== Task instructions ==
Every record here needs to be written out again exactly.

======== The input ========

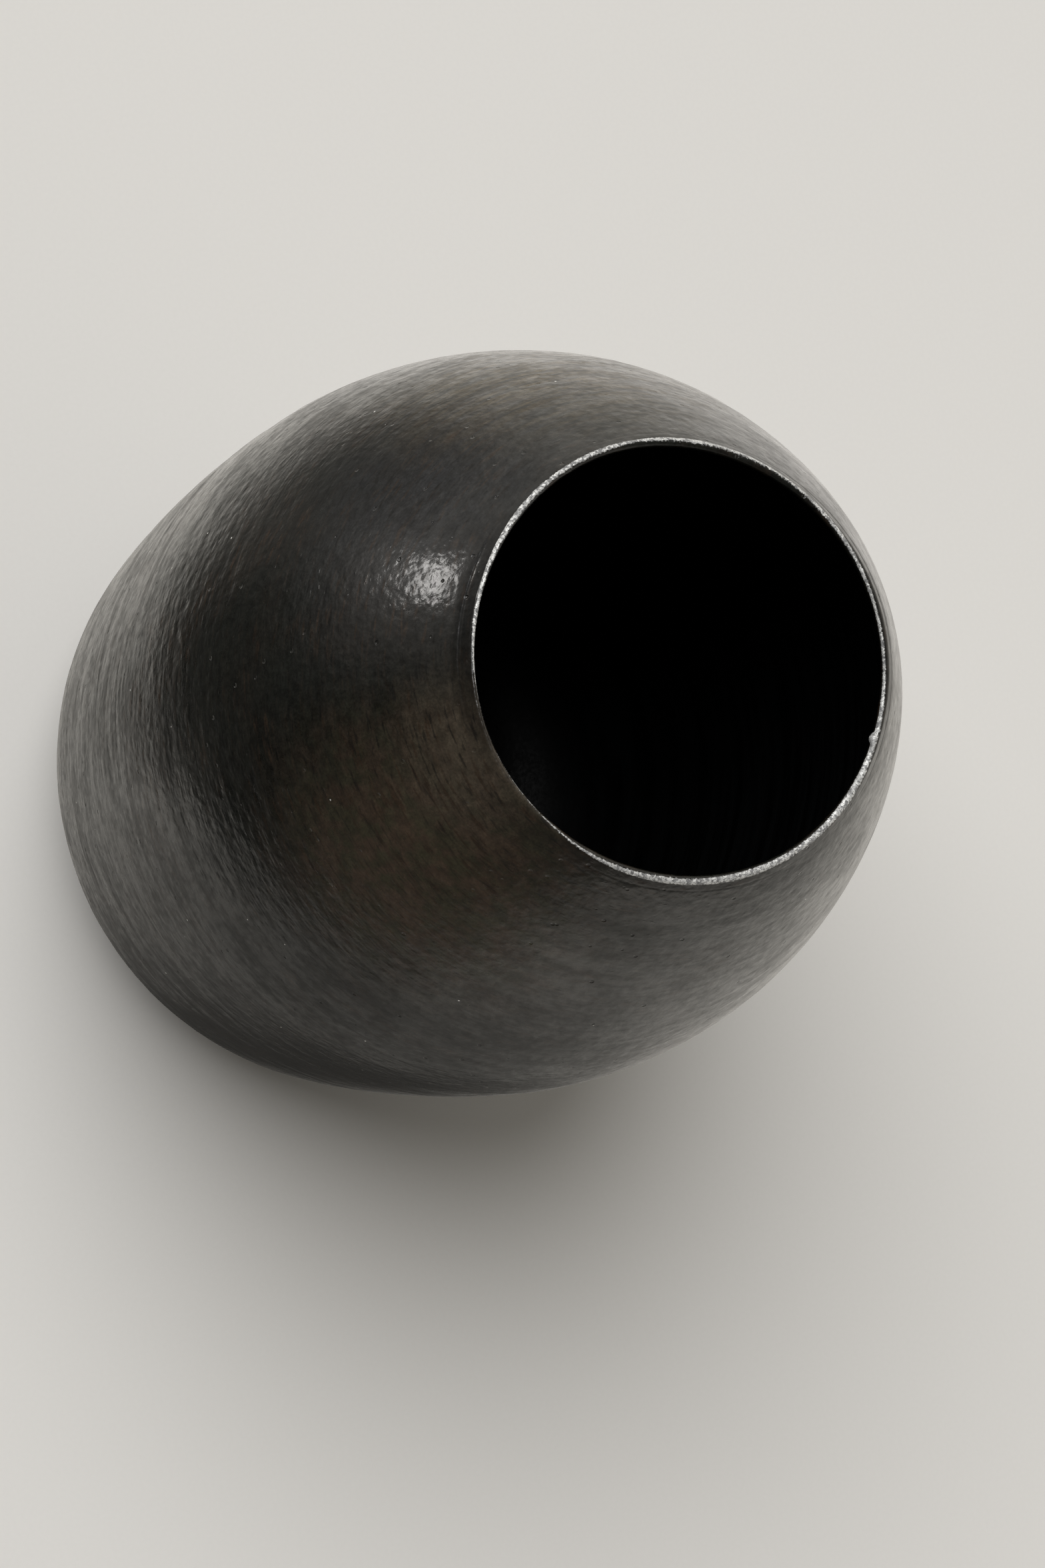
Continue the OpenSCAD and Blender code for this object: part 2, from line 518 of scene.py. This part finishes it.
class Nodes:
    """Short calls that add nodes to one tree."""

    def __init__(self, tree):
        self.tree = tree
        tree.nodes.clear()

    def add(self, kind, inputs=(), **settings):
        node = self.tree.nodes.new(kind)
        for key, value in settings.items():
            setattr(node, key, value)
        for key, value in dict(inputs).items():
            self.put(node.inputs[key], value)
        return node

    def put(self, socket, value):
        if isinstance(value, bpy.types.NodeSocket):
            self.tree.links.new(value, socket)
        else:
            socket.default_value = value

    def math(self, operation, a, b=0.0, c=0.0):
        node = self.add("ShaderNodeMath", {0: a, 1: b, 2: c}, operation=operation)
        return node.outputs[0]

    def product(self, *values):
        """All the values multiplied together."""
        total = values[0]
        for value in values[1:]:
            total = self.math("MULTIPLY", total, value)
        return total

    def weighted(self, parts, total=0.0):
        """Sum of values, each times its share, on top of total."""
        for value, share in parts:
            total = self.math("MULTIPLY_ADD", value, share, total)
        return total

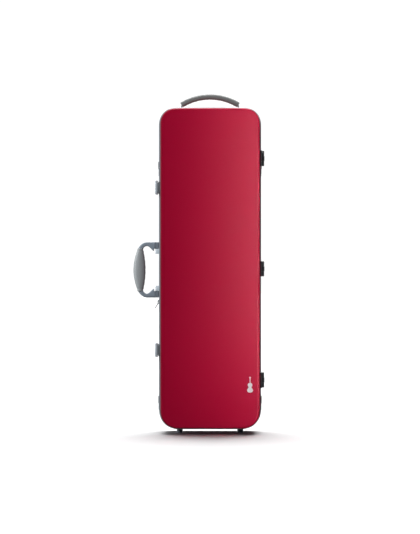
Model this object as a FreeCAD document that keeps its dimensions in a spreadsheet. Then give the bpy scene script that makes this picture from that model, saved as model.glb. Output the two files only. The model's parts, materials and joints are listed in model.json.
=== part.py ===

========

== Complete answer ==
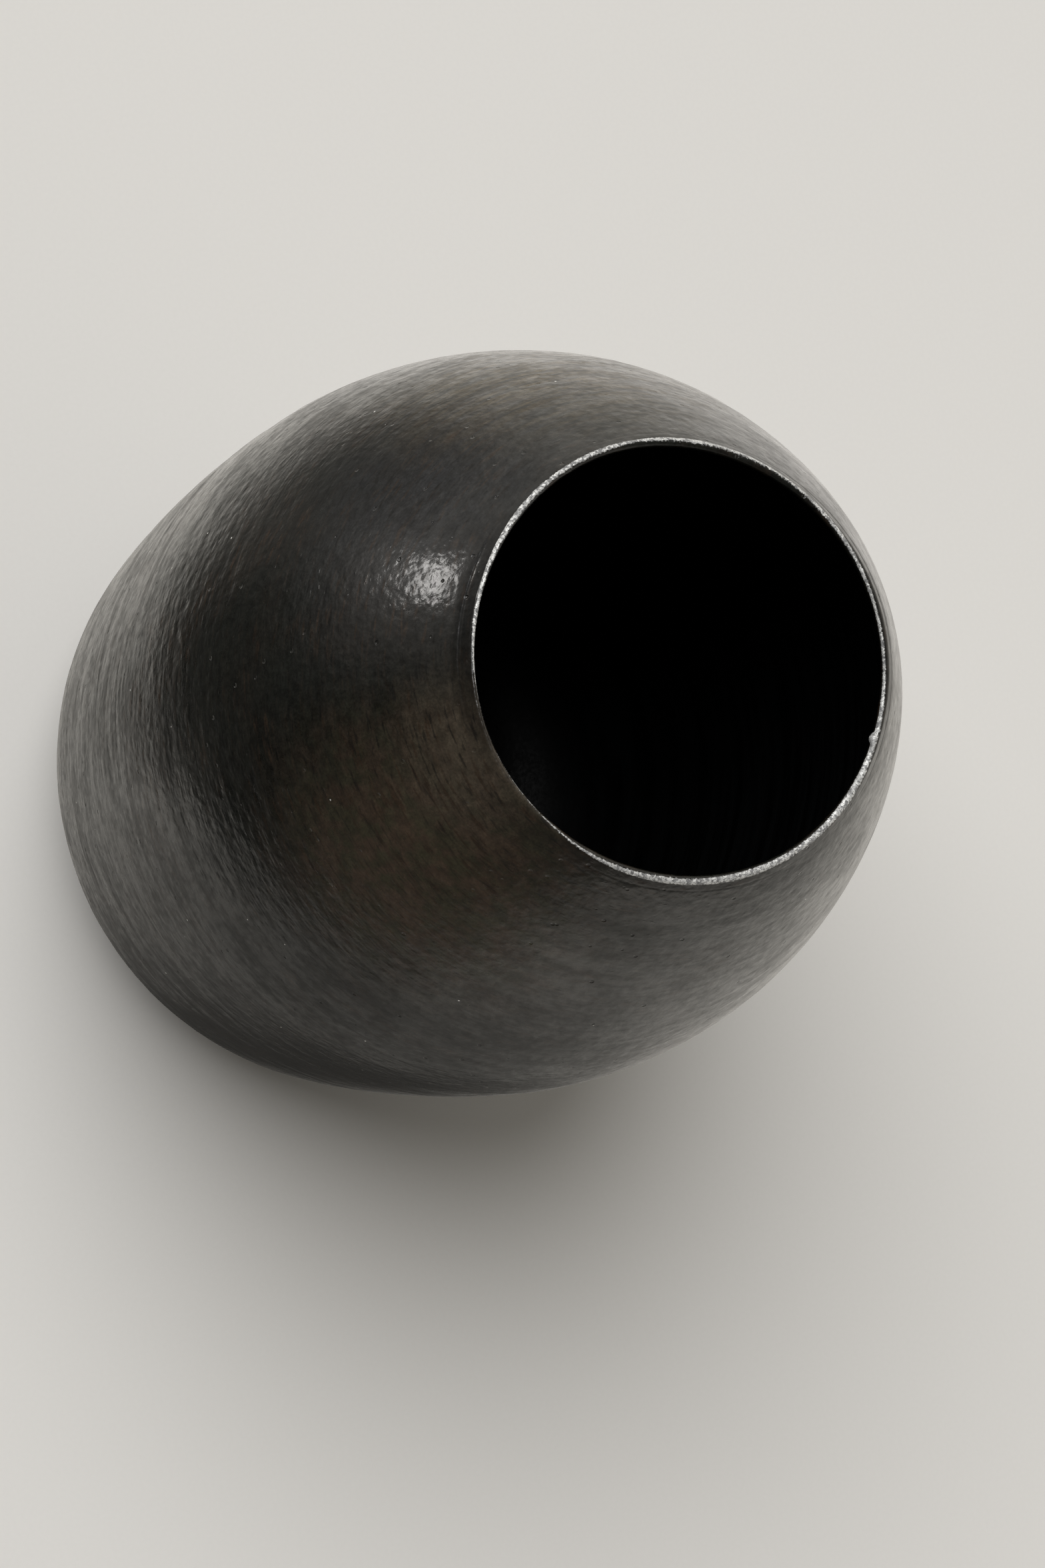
Continue the OpenSCAD and Blender code for this object: part 2, from line 518 of scene.py. This part finishes it.
class Nodes:
    """Short calls that add nodes to one tree."""

    def __init__(self, tree):
        self.tree = tree
        tree.nodes.clear()

    def add(self, kind, inputs=(), **settings):
        node = self.tree.nodes.new(kind)
        for key, value in settings.items():
            setattr(node, key, value)
        for key, value in dict(inputs).items():
            self.put(node.inputs[key], value)
        return node

    def put(self, socket, value):
        if isinstance(value, bpy.types.NodeSocket):
            self.tree.links.new(value, socket)
        else:
            socket.default_value = value

    def math(self, operation, a, b=0.0, c=0.0):
        node = self.add("ShaderNodeMath", {0: a, 1: b, 2: c}, operation=operation)
        return node.outputs[0]

    def product(self, *values):
        """All the values multiplied together."""
        total = values[0]
        for value in values[1:]:
            total = self.math("MULTIPLY", total, value)
        return total

    def weighted(self, parts, total=0.0):
        """Sum of values, each times its share, on top of total."""
        for value, share in parts:
            total = self.math("MULTIPLY_ADD", value, share, total)
        return total

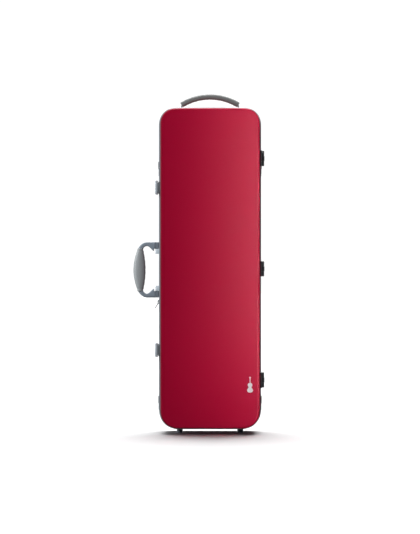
Model this object as a FreeCAD document that keeps its dimensions in a spreadsheet. Then give the bpy scene script that makes this picture from that model, saved as model.glb. Output the two files only. The model's parts, materials and joints are listed in model.json.
=== part.py ===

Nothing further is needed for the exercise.